- _GOAL_: From the entries that follow, reproduce exactly and only the lines from the line with "line.points.add(LOOP_POINTS - 1)" to the line with "obj.matrix_parent_inverse = Matrix.Identity(4)", endpoints included.

- _EXTRACTED MATERIAL_:
>>>>

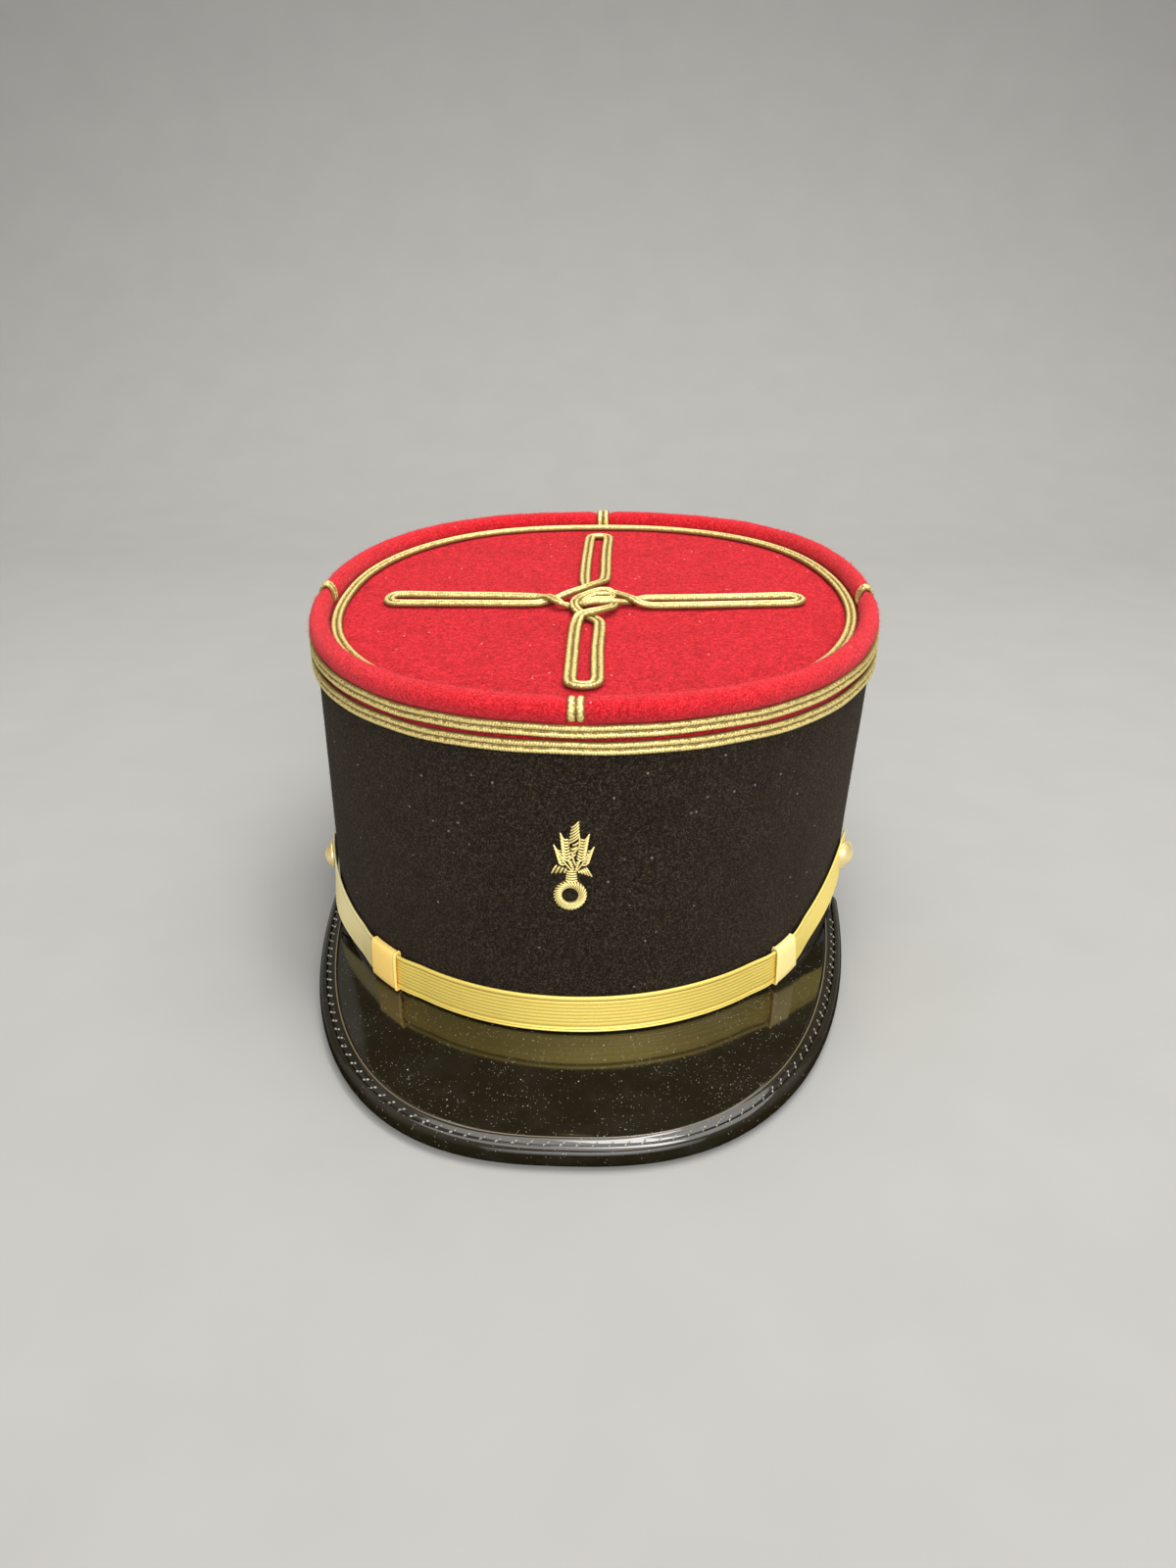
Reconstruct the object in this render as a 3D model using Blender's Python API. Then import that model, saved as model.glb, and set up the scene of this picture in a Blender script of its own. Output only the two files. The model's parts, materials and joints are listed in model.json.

<<<<
>>>>

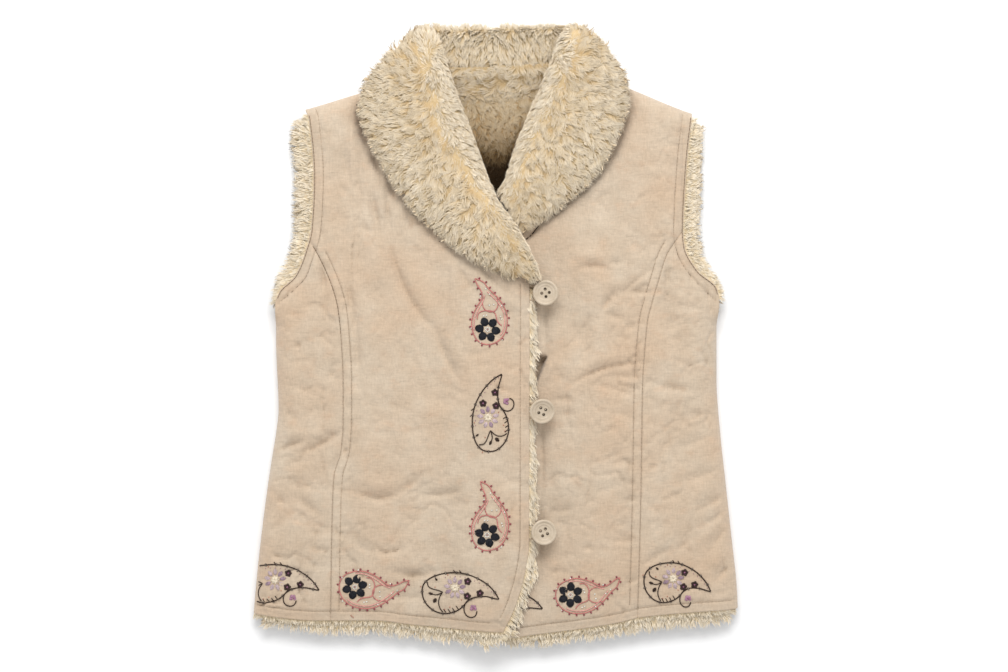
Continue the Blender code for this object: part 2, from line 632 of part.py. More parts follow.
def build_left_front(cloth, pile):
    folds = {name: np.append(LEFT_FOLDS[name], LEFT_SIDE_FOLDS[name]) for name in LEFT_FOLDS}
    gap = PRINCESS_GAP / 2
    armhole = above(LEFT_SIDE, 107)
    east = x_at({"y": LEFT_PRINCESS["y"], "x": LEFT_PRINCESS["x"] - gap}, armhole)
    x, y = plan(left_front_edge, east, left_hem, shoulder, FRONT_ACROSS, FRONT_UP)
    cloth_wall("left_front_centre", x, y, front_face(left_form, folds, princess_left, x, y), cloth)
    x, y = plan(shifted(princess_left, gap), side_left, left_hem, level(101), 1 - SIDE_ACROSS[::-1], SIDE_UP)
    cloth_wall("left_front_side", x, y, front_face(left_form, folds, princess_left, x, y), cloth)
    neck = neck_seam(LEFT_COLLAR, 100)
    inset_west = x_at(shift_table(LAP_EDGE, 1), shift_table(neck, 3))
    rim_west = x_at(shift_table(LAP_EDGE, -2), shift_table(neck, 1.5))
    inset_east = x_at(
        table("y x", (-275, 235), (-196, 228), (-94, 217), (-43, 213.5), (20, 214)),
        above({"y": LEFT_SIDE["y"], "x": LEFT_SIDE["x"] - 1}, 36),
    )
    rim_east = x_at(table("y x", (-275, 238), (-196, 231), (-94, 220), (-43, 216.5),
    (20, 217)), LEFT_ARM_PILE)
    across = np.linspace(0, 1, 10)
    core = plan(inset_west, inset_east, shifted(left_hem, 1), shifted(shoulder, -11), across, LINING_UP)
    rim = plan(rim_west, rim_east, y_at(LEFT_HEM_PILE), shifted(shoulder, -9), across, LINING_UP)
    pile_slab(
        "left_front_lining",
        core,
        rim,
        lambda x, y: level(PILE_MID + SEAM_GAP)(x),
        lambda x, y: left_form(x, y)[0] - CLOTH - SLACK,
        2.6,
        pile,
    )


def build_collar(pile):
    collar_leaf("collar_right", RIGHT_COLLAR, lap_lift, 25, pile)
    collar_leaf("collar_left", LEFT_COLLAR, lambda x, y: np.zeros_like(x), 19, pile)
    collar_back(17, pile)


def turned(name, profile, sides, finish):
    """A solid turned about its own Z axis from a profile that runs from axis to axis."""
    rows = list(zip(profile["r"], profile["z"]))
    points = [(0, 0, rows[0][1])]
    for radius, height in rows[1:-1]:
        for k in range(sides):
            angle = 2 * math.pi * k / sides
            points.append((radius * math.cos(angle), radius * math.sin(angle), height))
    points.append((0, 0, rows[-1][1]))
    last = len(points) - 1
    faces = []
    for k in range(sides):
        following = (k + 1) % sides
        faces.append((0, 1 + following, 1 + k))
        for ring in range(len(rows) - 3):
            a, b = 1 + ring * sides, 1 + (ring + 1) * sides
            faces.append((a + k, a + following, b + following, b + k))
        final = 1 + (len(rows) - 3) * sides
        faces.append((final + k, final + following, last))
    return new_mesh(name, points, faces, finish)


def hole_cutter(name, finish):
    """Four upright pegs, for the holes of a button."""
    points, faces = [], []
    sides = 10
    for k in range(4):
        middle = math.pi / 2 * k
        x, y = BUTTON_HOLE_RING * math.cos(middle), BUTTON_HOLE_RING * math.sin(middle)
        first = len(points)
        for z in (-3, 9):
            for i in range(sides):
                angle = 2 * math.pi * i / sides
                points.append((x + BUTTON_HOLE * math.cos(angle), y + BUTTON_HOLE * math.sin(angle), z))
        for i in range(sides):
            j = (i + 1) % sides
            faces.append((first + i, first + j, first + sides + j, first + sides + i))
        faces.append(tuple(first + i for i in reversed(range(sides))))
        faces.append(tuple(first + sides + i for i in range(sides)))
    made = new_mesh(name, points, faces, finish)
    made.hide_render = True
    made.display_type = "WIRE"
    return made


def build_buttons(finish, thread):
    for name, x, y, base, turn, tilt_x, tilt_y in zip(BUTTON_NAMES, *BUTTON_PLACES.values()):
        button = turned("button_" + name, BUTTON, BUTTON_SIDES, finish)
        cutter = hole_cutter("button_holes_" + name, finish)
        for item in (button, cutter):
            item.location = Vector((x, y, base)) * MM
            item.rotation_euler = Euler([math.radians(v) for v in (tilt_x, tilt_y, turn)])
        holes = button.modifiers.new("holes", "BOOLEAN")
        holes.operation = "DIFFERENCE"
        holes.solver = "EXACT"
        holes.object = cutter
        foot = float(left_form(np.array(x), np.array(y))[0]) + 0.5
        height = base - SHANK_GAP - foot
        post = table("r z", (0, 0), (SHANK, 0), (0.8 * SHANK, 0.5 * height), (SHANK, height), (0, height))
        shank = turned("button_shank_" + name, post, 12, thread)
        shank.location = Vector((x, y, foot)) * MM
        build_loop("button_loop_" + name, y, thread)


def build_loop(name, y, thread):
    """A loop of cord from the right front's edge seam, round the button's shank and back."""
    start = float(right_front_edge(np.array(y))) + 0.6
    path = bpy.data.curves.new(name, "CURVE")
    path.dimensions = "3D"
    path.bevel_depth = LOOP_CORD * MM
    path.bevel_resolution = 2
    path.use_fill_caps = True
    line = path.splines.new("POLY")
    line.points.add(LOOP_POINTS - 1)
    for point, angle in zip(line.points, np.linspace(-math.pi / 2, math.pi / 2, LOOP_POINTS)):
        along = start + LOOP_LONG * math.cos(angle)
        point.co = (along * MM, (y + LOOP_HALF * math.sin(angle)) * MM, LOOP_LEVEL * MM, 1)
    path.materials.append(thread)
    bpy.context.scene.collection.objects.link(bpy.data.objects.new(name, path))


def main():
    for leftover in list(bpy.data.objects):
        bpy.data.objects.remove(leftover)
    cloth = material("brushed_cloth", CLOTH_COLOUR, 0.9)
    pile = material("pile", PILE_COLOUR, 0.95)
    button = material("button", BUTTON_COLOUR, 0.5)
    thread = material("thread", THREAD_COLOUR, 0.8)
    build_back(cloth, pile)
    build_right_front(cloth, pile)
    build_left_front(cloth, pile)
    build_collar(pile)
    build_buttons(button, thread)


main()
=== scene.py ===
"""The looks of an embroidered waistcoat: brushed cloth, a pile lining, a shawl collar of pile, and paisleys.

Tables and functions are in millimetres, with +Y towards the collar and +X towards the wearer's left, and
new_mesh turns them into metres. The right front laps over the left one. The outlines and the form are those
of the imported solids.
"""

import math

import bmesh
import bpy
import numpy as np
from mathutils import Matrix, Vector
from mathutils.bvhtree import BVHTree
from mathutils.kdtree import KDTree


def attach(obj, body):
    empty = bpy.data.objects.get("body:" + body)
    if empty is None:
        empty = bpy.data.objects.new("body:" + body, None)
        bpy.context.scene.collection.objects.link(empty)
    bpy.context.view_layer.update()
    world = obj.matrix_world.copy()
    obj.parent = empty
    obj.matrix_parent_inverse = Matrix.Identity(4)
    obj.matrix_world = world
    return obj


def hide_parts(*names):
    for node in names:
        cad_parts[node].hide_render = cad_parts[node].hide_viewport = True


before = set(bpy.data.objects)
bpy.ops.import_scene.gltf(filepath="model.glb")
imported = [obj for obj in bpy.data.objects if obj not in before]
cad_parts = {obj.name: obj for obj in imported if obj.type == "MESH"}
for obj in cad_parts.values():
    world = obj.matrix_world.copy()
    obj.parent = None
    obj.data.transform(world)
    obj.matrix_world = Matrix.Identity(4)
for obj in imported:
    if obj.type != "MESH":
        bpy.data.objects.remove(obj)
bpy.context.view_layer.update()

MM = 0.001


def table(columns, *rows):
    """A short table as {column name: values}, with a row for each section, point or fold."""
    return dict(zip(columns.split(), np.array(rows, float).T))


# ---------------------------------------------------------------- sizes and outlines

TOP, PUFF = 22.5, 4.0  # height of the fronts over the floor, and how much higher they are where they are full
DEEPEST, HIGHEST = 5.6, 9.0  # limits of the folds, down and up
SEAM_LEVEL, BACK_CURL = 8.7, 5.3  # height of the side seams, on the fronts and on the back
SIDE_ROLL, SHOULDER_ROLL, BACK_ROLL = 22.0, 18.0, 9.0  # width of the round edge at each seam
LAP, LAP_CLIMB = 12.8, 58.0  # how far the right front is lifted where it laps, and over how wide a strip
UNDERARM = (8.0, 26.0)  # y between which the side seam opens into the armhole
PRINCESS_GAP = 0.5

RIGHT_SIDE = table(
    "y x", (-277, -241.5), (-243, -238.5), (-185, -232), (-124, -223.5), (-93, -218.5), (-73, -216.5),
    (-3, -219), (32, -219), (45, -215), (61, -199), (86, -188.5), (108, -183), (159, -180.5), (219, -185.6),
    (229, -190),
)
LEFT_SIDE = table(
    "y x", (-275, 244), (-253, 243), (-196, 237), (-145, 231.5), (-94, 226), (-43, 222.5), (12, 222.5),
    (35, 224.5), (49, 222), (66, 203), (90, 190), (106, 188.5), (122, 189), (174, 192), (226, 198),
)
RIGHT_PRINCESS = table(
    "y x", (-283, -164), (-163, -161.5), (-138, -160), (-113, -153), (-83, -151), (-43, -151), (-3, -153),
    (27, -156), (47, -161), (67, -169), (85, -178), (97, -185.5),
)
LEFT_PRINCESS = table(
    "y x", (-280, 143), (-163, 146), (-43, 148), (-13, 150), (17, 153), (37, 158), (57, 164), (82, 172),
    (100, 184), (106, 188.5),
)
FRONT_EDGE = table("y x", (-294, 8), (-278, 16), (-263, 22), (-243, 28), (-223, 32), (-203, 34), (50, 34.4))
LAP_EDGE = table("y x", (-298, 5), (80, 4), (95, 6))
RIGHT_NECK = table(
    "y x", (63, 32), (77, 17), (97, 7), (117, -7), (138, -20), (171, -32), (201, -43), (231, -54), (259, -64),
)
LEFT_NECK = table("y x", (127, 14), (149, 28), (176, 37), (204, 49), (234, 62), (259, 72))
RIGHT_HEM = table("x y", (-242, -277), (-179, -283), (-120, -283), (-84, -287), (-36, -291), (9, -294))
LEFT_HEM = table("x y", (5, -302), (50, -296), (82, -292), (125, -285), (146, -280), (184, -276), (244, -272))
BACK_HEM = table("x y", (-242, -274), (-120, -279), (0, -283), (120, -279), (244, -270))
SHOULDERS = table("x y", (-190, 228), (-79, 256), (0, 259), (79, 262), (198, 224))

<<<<
>>>>

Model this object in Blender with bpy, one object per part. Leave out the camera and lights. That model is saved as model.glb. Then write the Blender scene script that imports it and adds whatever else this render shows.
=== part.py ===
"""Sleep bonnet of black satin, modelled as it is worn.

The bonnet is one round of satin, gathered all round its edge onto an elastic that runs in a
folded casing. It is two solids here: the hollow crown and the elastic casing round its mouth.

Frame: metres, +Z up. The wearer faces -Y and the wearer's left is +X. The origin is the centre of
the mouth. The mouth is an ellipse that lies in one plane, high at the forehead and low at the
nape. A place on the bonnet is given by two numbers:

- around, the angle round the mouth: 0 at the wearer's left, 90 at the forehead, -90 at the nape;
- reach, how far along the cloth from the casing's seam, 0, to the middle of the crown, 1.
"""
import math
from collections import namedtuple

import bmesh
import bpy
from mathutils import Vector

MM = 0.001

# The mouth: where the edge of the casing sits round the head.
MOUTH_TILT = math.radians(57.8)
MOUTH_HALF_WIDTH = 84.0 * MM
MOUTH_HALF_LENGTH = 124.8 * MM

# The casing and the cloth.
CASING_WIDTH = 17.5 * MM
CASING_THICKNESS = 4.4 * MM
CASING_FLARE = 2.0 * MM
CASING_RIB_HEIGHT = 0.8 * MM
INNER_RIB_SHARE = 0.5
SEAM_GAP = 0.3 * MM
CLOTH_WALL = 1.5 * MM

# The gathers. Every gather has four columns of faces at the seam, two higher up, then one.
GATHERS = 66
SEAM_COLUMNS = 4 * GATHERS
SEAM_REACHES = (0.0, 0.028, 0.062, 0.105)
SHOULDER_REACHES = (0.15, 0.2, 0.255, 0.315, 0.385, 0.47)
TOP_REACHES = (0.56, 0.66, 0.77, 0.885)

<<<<

- _RESULT OF THE EXERCISE_:
    line.points.add(LOOP_POINTS - 1)
    for point, angle in zip(line.points, np.linspace(-math.pi / 2, math.pi / 2, LOOP_POINTS)):
        along = start + LOOP_LONG * math.cos(angle)
        point.co = (along * MM, (y + LOOP_HALF * math.sin(angle)) * MM, LOOP_LEVEL * MM, 1)
    path.materials.append(thread)
    bpy.context.scene.collection.objects.link(bpy.data.objects.new(name, path))


def main():
    for leftover in list(bpy.data.objects):
        bpy.data.objects.remove(leftover)
    cloth = material("brushed_cloth", CLOTH_COLOUR, 0.9)
    pile = material("pile", PILE_COLOUR, 0.95)
    button = material("button", BUTTON_COLOUR, 0.5)
    thread = material("thread", THREAD_COLOUR, 0.8)
    build_back(cloth, pile)
    build_right_front(cloth, pile)
    build_left_front(cloth, pile)
    build_collar(pile)
    build_buttons(button, thread)


main()
=== scene.py ===
"""The looks of an embroidered waistcoat: brushed cloth, a pile lining, a shawl collar of pile, and paisleys.

Tables and functions are in millimetres, with +Y towards the collar and +X towards the wearer's left, and
new_mesh turns them into metres. The right front laps over the left one. The outlines and the form are those
of the imported solids.
"""

import math

import bmesh
import bpy
import numpy as np
from mathutils import Matrix, Vector
from mathutils.bvhtree import BVHTree
from mathutils.kdtree import KDTree


def attach(obj, body):
    empty = bpy.data.objects.get("body:" + body)
    if empty is None:
        empty = bpy.data.objects.new("body:" + body, None)
        bpy.context.scene.collection.objects.link(empty)
    bpy.context.view_layer.update()
    world = obj.matrix_world.copy()
    obj.parent = empty
    obj.matrix_parent_inverse = Matrix.Identity(4)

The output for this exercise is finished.